Around that same time (June 2003), I also asked Rick Snodgrass about this and got back some useful info from him:

I think the list of resources in your message is quite complete. I don't know of any other efforts, except for our effort in the TAU project (see cs.arizona.edu/tau) to add transaction-time support to the internals of BerkeleyDB and MySQL. We're going for a production-quality system. Our alpha system works well, but is not of sufficiently high performance, so we're hard at work on making things run even faster. We plan on releasing the system as open source by the end of the year.

[...]

There are no plans right now to support valid time. The support generally occurs in different modules. For MySQL/BerkeleyDB, the bulk of the tt support is in BDB. For valid time, the bulk would be in MySQL. If our tBDB/tMySQL takes off, then we'll consider adding vt support.

[...]

Yes, that's how we do it. Not that much has changed in MySQL, though we are now considering ways to take a predicate in transaction time in the WHERE clause and get it to BDB.

Note that they're reusing their transaction-time enabled BerkeleyDB as the MySQL storage manager, which is probably the basic reason they're using MySQL at all.

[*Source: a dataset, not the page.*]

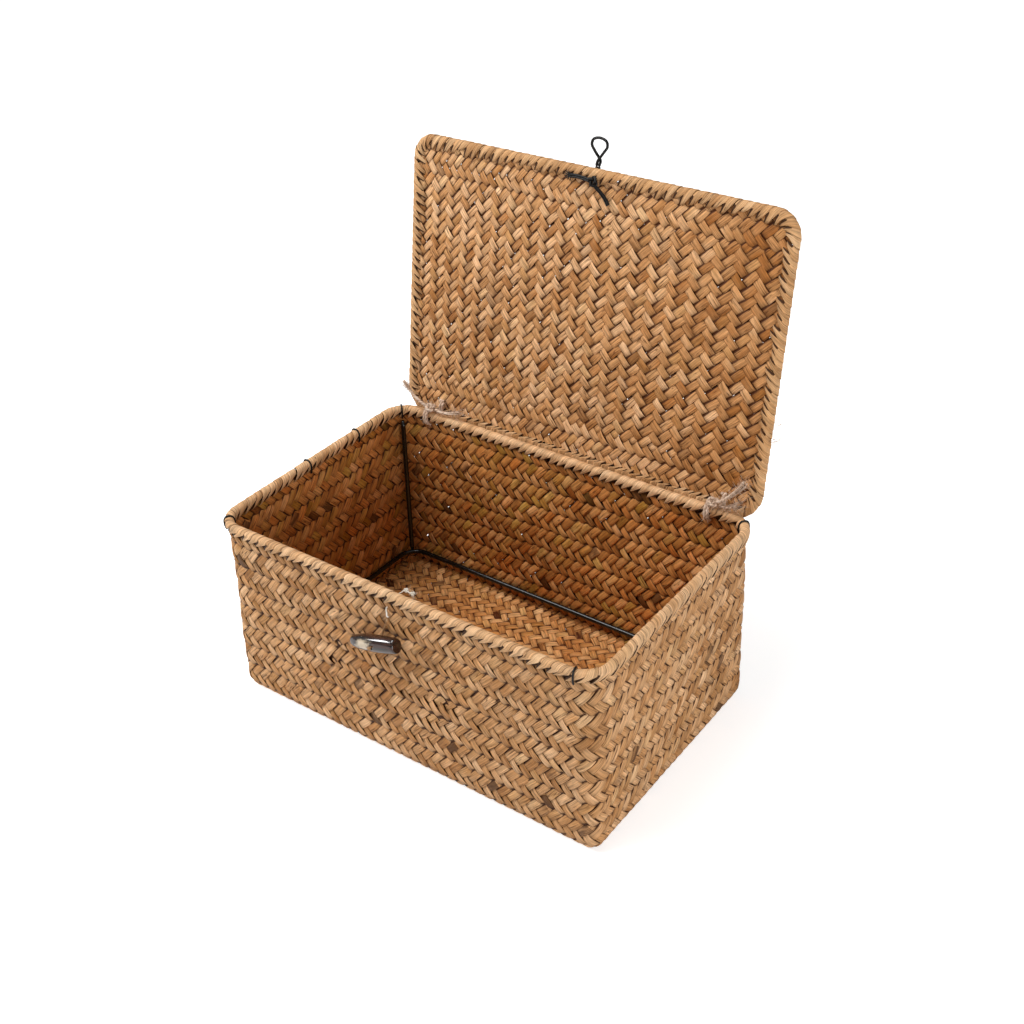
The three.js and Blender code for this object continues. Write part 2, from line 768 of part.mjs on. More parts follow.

On the confused state of the Temporal SQL standards mentioned above, he said:

That is still the state. Basically the US and UK delegations couldn't agree, so the ISO committee gave up. I still have hopes that a DBMS vendor will decide that temporal support is sufficiently important to support natively; the draft standards provide a good design to implement.
So, in case anyone else is ever interested in this temporal database stuff, that's everything I learned!